In order to quickly deploy the consumer and have it work with the soon to be retired PVNet1, which expects the "x" and "y" coordinates to be (poorly labelled) OSGB coordinates, a "quick fix" was put in place in the consumer to approximate those values. (See inputs/metoffice/client.py) This is not an optimal end position however, as OCF are moving away from OSGB and towards lat/long anyway, not to mention the ambiguity that a bare "x" and "y" coordinate add to the dataset.

Instead, this logic to convert from lat long to OSGB should be implemented in ocf-datapipes, then the version of that library being used in PVNet1/2 can be bumped accordingly.

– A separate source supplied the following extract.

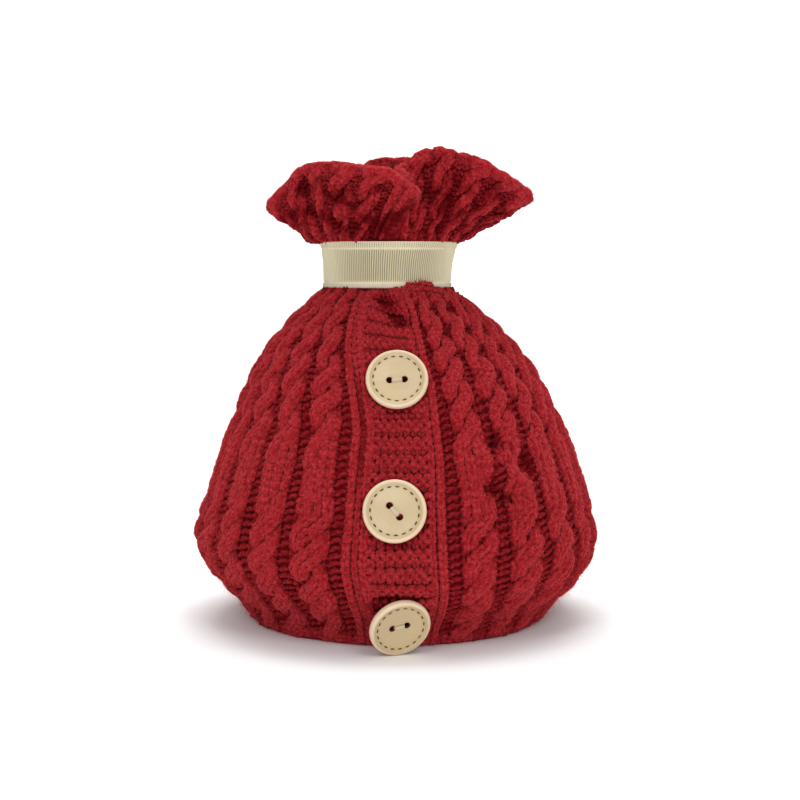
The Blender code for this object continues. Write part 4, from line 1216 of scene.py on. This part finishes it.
class COSY_OT_panel(bpy.types.Operator):
    """Knit the button panel: garter ridges between plain columns"""
    bl_idname = "cosy.panel"
    bl_label = "Knit the button panel"

    def execute(self, context):
        knitting = context.scene.cosy_knitting
        rng = np.random.default_rng(31)
        frill = np.arange(BAND_TOP_ROW + 0.3, TOP_ROW)
        rows = np.concatenate([np.arange(0, BODY_ROWS - 1), frill]) + 0.3
        parts = []
        seam, middle, reach, sink = SEAM
        sunk = sink * np.exp(-((rows - middle) / reach) ** 4)
        for stitch, level, slim, painted_shading in PANEL_COLUMNS:
            level = level - sunk * (stitch == seam)
            parts.append(knit_stitches(stitch, rows, level, knitting, rng, slim=slim, painted_shading=painted_shading))
        stitches, row = crossed(np.arange(*RIDGE_STITCHES, 0.95), frill + 0.3)
        parts.append(knit_stitches(stitches, row, 1.3, knitting, rng, painted_shading=0.35))
        ridges = np.arange(0.9, BODY_ROWS - 1.5, RIDGE_PITCH)
        teeth, between = crossed(np.arange(*RIDGE_STITCHES, 0.93), ridges + 1.35)
        level = 1.4 + 0.5 * (1.0 - smooth(between, *RIDGE_DEPTH_ROWS))
        parts.append(knit_stitches(teeth, between, level, knitting, rng, slim=0.8, tall=0.8,
                                   painted_shading=0.25))
        knit(context, "panel_columns", parts)
        start = np.full(len(ridges), RIDGE_STITCHES[0] - 0.35)
        end = start + RIDGE_STITCHES[1] - RIDGE_STITCHES[0] + 0.3
        knit(context, "panel_ridges", [
            purl_rows(start, end, ridges + row, knitting, rng, level, rings=40, shift=shift,
                      swing=0.24, thick=1.02, painted_shading=-0.35, knobbed=0.15)
            for row, shift, level in RIDGE_YARNS])
        return {"FINISHED"}


class COSY_OT_frill(bpy.types.Operator):
    """Knit the frill above the band, outside and inside"""
    bl_idname = "cosy.frill"
    bl_label = "Knit the frill"

    def execute(self, context):
        knitting = context.scene.cosy_knitting
        rng = np.random.default_rng(41)
        rows = BAND_TOP_ROW + CROSSING_ROWS * np.arange(-1.0, 4.0)
        knit(context, "frill_cables", [strands(crest_stitches(), rows, knitting, rng)])
        middle, rows = crossed(gutter_stitches(), BAND_TOP_ROW + np.arange(0.2, FRILL_ROWS, 0.72))
        knit(context, "frill_gutters", [purl_rows(middle - 1.2, middle + 1.2, rows, knitting, rng,
                                                  level=0.3, painted_shading=0.15)], sides=4)
        length = 2 * HALF_ROUND / INSIDE_YARNS
        start, rows = crossed(length * np.arange(INSIDE_YARNS) - HALF_ROUND,
                              BAND_TOP_ROW + np.arange(FRILL_ROWS) + 0.4)
        knit(context, "frill_inside", [purl_rows(start, start + length, rows, knitting, rng,
                                                 rings=24, thick=1.0, inner=True)], sides=4)
        return {"FINISHED"}


class COSY_OT_edges(bpy.types.Operator):
    """Chain the hem, the rim and the sides of the slots, and knit the lip over the band"""
    bl_idname = "cosy.edges"
    bl_label = "Chain the edges"

    def execute(self, context):
        knitting = context.scene.cosy_knitting
        rng = np.random.default_rng(51)
        first, last, rows, level = np.array(LIP_ROWS).T
        knit(context, "neck_lip", [
            purl_rows(first, last, rows, knitting, rng, level[:, None], rings=56, swing=0.12,
                      thick=1.15, painted_shading=-0.3, knobbed=0.2)])
        knit(context, "hem_edge", [edge_chain(*HEM_CHAIN, knitting, rng, bumpy=0.0)])
        knit(context, "rim_edge", [edge_chain(*chain, knitting, rng, bumpy=0.2)
                                   for chain in RIM_CHAINS])
        knit(context, "slot_edges", [
            knit_stitches(slit + side * beside, np.arange(first, last) + 0.3, level, knitting,
                          rng, slim=0.9)
            for slit, first, last, _ in SLOTS for side in (-1, 1) for beside, level in SLOT_WALES])
        return {"FINISHED"}


class COSY_OT_fibres(bpy.types.Operator):
    """Brush stray fibres out of the yarn"""
    bl_idname = "cosy.fibres"
    bl_label = "Brush the yarn"

    def execute(self, context):
        knitting = context.scene.cosy_knitting
        pieces = [context.scene.objects[name] for name in KNITTED]
        length, width = knitting.fibre_length / MM, knitting.fibre_width / MM
        rng = np.random.default_rng(61)
        fuzz = finish("Red yarn, stray fibres", context)
        counts = (knitting.short_fibres, knitting.long_fibres)
        for name, count, (longer, wider, rises) in zip(FIBRES, counts, FIBRE_SHAPES):
            stray_fibres(name, pieces, count, longer * length, wider * width, rises, rng, fuzz)
        return {"FINISHED"}


class COSY_OT_ground(bpy.types.Operator):
    """Lay the cloth behind the stitches, as one sheet with its two slots"""
    bl_idname = "cosy.ground"
    bl_label = "Lay the ground cloth"

    def execute(self, context):
        # a column to each stitch, but one at either side of a slot and none in it
        columns = np.arange(-HALF_ROUND, HALF_ROUND)
        columns = columns[np.abs(np.abs(columns) - SLOT_STITCH) > 0.6]
        lips = [s * (SLOT_STITCH + e) for s in (-1, 1) for e in (-SLOT_LIP, SLOT_LIP)]
        columns = np.sort(np.concatenate([columns, lips]))
        rows = np.concatenate([np.arange(0, BODY_ROWS + 1), [54, 56],
                               np.arange(BAND_TOP_ROW, TOP_ROW + 1)]).astype(float)
        u, v = np.meshgrid(columns, rows)
        _, _, wall = by_row(CLOTH, v)
        outer, _ = lay(u, v, -GROUND_DROP)
        inner, _ = lay(u, v, -wall)
        outer[0, :, 2] = inner[0, :, 2] = 0.0
        high, wide = u.shape
        # the places of both layers, the first column again at the end to close the round
        place = np.arange(2 * high * (wide + 1)).reshape(2, high, wide + 1)
        whole = np.ones((high - 1, wide), bool)
        edges = [place[:, 0, ::-1], place[:, -1]]
        for slit, first, last, _ in SLOTS:
            left = np.searchsorted(columns, slit) - 1
            low, top = np.searchsorted(rows, (first, last))
            whole[low:top, left] = False
            up = place[:, low:top + 1]
            edges.append(np.concatenate([up[..., left], up[:, ::-1, left + 1], up[:, :1, left]], 1))
        faces = [corners(place[0])[whole], corners(place[1, ::-1])[whole[::-1]]]
        loops = np.concatenate(faces + [corners(edge)[0] for edge in edges]).ravel()
        layer, row, column = np.unravel_index(loops, place.shape)
        points = np.concatenate([outer.reshape(-1, 3), inner.reshape(-1, 3)])
        ground = new_piece("ground_cloth", points, (layer * high + row) * wide + column % wide,
                           np.arange(0, len(loops), 4), finish("Red yarn, back", context))
        chart = np.append(columns, HALF_ROUND)
        add_map(ground, "chart", np.stack([chart[column], rows[row]], -1))
        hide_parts("knitted_cosy")
        return {"FINISHED"}


class COSY_OT_band(bpy.types.Operator):
    """Weave the ribbed elastic band round the neck"""
    bl_idname = "cosy.band"
    bl_label = "Weave the band"

    def execute(self, context):
        notions = context.scene.cosy_notions
        neck = np.array(NECK)
        inside = [(z, np.interp(z, neck[:, 0], neck[:, 1]) + BAND_CLEARANCE, 0.0)
                  for z in BAND_INSIDE]
        columns = notions.ribs * RIB_STEPS
        step = np.arange(columns + 1)
        height, radius, ribbed = np.repeat(np.array(BAND + inside + BAND[:1]).T[..., None],
                                           columns + 1, axis=2)
        groove = np.cos(math.pi * step / RIB_STEPS) ** 2 * np.ones_like(height)
        # the ribs wander sideways a little, and the band is pulled more here and there
        wander = 0.25 * np.sin(2 * math.pi * 31 * step / columns + height / 4)
        angle = 2 * math.pi * (step + wander) / columns
        angle[:, -1] = angle[:, 0] + 2 * math.pi
        pulled = 0.05 * np.sin(5 * angle + 1.0) * (ribbed > 0)
        radius = radius - ribbed * groove * notions.rib_depth / MM + pulled
        lean = np.interp(height, neck[:, 0], neck[:, 2])
        points = np.stack([lean + radius * np.sin(angle), -radius * np.cos(angle), height], -1)
        chart = np.stack([step / RIB_STEPS * np.ones_like(height), height], -1)
        band = quilted("band", [(points, chart)], finish("Beige elastic", context),
                       sharp=80.0)
        x, y, z = places_of(band).T
        around = np.hypot(x - np.interp(z, neck[:, 0], neck[:, 2]), y)
        full, _ = by_row(BAND, z)
        # painted shade in the grooves between the ribs, by depth; the pale selvage below is marked
        # -1
        deep = np.clip((full - around) / (notions.rib_depth / MM), 0, 1)
        add_values(band, "deep", np.where(z < SELVAGE_TOP, -1.0, deep))
        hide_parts("elastic_band")
        return {"FINISHED"}


class COSY_OT_buttons(bpy.types.Operator):
    """Turn the wooden buttons and burn the ring of dashes into each"""
    bl_idname = "cosy.buttons"
    bl_label = "Turn the buttons"

    def execute(self, context):
        notions = context.scene.cosy_notions
        start = 2 * math.pi * np.arange(notions.marks) / notions.marks
        reach = notions.mark_length / MM / MARK_RADIUS
        angle = start[:, None] + reach * np.linspace(-0.5, 0.5, len(MARK_TAPER))
        marks = np.stack([MARK_RADIUS * np.cos(angle), MARK_RADIUS * np.sin(angle),
                          np.full(angle.shape, MARK_HEIGHT)], -1)
        rng = np.random.default_rng(71)
        for name, place, *turns in BUTTONS:
            axes = button_axes(*turns)
            shift = rng.uniform(-40, 40, 2)     # another place in the wood's grain for each
            grids = [(place + grid @ axes, grid[..., :2] + shift) for grid in turned_button()]
            button = quilted("wooden_button_" + name, grids, finish("Pale wood", context),
                             sharp=60.0)
            x, y, _ = ((places_of(button) - place) @ axes.T).T
            # painted shade on the ring inside the rim, painted highlight on the rim, painted shade
            # on the walls of the holes
            painted_wood_shading, = by_row(RIM_PAINTED_SHADING, np.hypot(x, y))
            wall = np.hypot(np.abs(x) - HOLE_OFFSET, y) < HOLE_RADIUS + 0.02
            add_values(button, "deep", np.where(wall, HOLE_WALL_SHADE, painted_wood_shading))
            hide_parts("button_" + name)
            radius = MARK_WIDTH / 2 * np.array(MARK_TAPER)
            radius = radius * rng.uniform(0.85, 1.1, (notions.marks, 1))
            facing = np.broadcast_to(axes[2], marks.shape)
            yarns("burnt_marks_" + name, place + marks @ axes, radius, facing,
                  np.zeros(radius.shape), 8, finish("Burnt marks", context), "pale_wood",
                  roundness=MARK_FLATNESS)
        return {"FINISHED"}


class COSY_OT_threads(bpy.types.Operator):
    """Sew each button on with a few strands of thread"""
    bl_idname = "cosy.threads"
    bl_label = "Sew the buttons on"

    def execute(self, context):
        count = context.scene.cosy_notions.thread_strands
        rng = np.random.default_rng(81)
        half = np.array(THREAD)
        path = np.concatenate([half[:0:-1] * (-1, 1), half])
        across = (np.arange(count) - (count - 1) / 2) * THREAD_SPACING
        drawn = np.clip(1.0 - (path[:, 0] / 5.0) ** 2, 0.3, 1.0)    # together in the holes
        for name, place, *turns in BUTTONS:
            axes = button_axes(*turns)
            sway = rng.normal(0, 0.05, (count, len(path)))
            rise = rng.uniform(-0.06, 0.12, (count, 1)) - 0.12 * np.abs(across[:, None])
            local = np.stack([np.broadcast_to(path[:, 0], sway.shape),
                              across[:, None] * drawn + sway, path[:, 1] + rise], -1)
            radius = np.full(sway.shape, THREAD_RADIUS)
            facing = np.broadcast_to(axes[2], local.shape)
            # painted shade on the thread as it goes down into a hole
            deep = np.clip(-(path[:, 1] + 1.85) / 0.5, 0, 1) * np.ones(sway.shape)
            thread = yarns("sewing_thread_" + name, place + local @ axes, radius, facing,
                           deep, 8, finish("Cream thread", context), "cream_thread")
            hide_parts("thread_" + name)
        return {"FINISHED"}


class COSY_OT_stage(bpy.types.Operator):
    """Set the floor, the lights and the camera"""
    bl_idname = "cosy.stage"
    bl_label = "Set the studio"

    def execute(self, context):
        scene = context.scene
        mesh = bpy.data.meshes.new("floor")
        points = [(x, y, z) for y, z in SWEEP for x in (-FLOOR_HALF, FLOOR_HALF)]
        faces = [(2 * k, 2 * k + 1, 2 * k + 3, 2 * k + 2) for k in range(len(SWEEP) - 1)]
        mesh.from_pydata(points, [], faces)
        mesh.shade_smooth()
        mesh.materials.append(finish("Studio floor", context))
        put("floor", mesh)
        for name, place, target, size, power in LAMPS:
            data = bpy.data.lights.new(name, "AREA")
            data.size = size
            data.energy = power
            aim = Vector(target) - Vector(place)
            put(name, data, place).rotation_euler = aim.to_track_quat("-Z", "Y").to_euler()
        world = bpy.data.worlds.new("Studio")
        world.use_nodes = True
        background = world.node_tree.nodes["Background"]
        background.inputs["Color"].default_value = (1, 1, 1, 1)
        background.inputs["Strength"].default_value = WORLD_LIGHT
        scene.world = world
        lens = bpy.data.cameras.new("camera")
        lens.lens = CAMERA_LENS
        lens.sensor_width = 36.0
        camera = put("camera", lens, CAMERA_PLACE)
        camera.rotation_euler = (math.radians(90 - CAMERA_PITCH), 0.0, 0.0)
        scene.camera = camera
        scene.view_settings.view_transform = "Standard"
        return {"FINISHED"}


OPERATORS = (COSY_OT_cables, COSY_OT_gutters, COSY_OT_panel, COSY_OT_frill, COSY_OT_edges,
             COSY_OT_fibres, COSY_OT_ground, COSY_OT_band, COSY_OT_buttons, COSY_OT_threads,
             COSY_OT_stage)


class COSY_PT_sidebar(bpy.types.Panel):
    """The tea cosy's sizes, colours and steps"""
    bl_label = "Tea cosy"
    bl_space_type = "VIEW_3D"
    bl_region_type = "UI"
    bl_category = "Tea cosy"

    def draw(self, context):
        scene = context.scene
        for settings in (scene.cosy_knitting, scene.cosy_notions, scene.cosy_colours):
            box = self.layout.box()
            for name in type(settings).__annotations__:
                box.prop(settings, name)
        for step in OPERATORS:
            self.layout.operator(step.bl_idname)


CLASSES = (CosyKnitting, CosyNotions, CosyColours) + OPERATORS + (COSY_PT_sidebar,)


def register():
    for made in CLASSES:
        bpy.utils.register_class(made)
    bpy.types.Scene.cosy_knitting = bpy.props.PointerProperty(type=CosyKnitting)
    bpy.types.Scene.cosy_notions = bpy.props.PointerProperty(type=CosyNotions)
    bpy.types.Scene.cosy_colours = bpy.props.PointerProperty(type=CosyColours)


def unregister():
    for name in ("cosy_knitting", "cosy_notions", "cosy_colours"):
        delattr(bpy.types.Scene, name)
    for made in reversed(CLASSES):
        bpy.utils.unregister_class(made)


def main():
    register()
    for step in OPERATORS:
        group, name = step.bl_idname.split(".")
        getattr(getattr(bpy.ops, group), name)()


if __name__ == "__main__":
    main()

As such, this issue mostly requires code changes in ocf-datapipes and the PVNet1/2 repos. The net change in this repo should be exactly the inverse of that which was added with the implementation of the "quick fix" in https://github.com/openclimatefix/nwp-consumer/pull/27, i.e. removing all that was added there and nothing else.

peterdudfield commented 1 year ago

@dfulu is working on this I think in datapipes

peterdudfield commented 1 year ago

@devsjc you might find @dfulu has now sorted this, but not totlly sure

dfulu commented 1 year ago

It may already be fixed without me intending to do so. But what would the coordinates look like without #27?

peterdudfield commented 1 year ago

Does PVnet version right now uses lat/lon of osgb?

dfulu commented 1 year ago

The PVNet modeld oesn't use either. It just uses the NWP image. But the pvnet datapipe inside ocf_datapipes is currently using OSGB.

I think there are some issues to sort out before we could drop the OSGB coordinates. At least we need to change the data loading function: https://github.com/openclimatefix/ocf_datapipes/blob/main/ocf_datapipes/load/nwp/providers/ukv.py

But also I was looking at the current production NWP data.

<xarray.Dataset>
Dimensions:    (variable: 5, init_time: 1, step: 43, y: 639, x: 455)
Coordinates:
  * init_time  (init_time) datetime64[ns] 2023-10-26T09:00:00
    latitude   (y, x) float64 ...
    longitude  (y, x) float64 ...
  * step       (step) timedelta64[ns] 00:00:00 01:00:00 ... 1 days 18:00:00
  * variable   (variable) object 'dswrf' 'lcc' 'sde' 't' 'wdir10'
  * x          (x) int64 -202708 -200701 -198695 ... 700567 702566 704564
  * y          (y) int64 1262937 1260928 1258919 ... -13442 -15450 -17458
Data variables:
    UKV        (variable, init_time, step, y, x) float32 ...

So the latitude and longitude are each 2-dimensional?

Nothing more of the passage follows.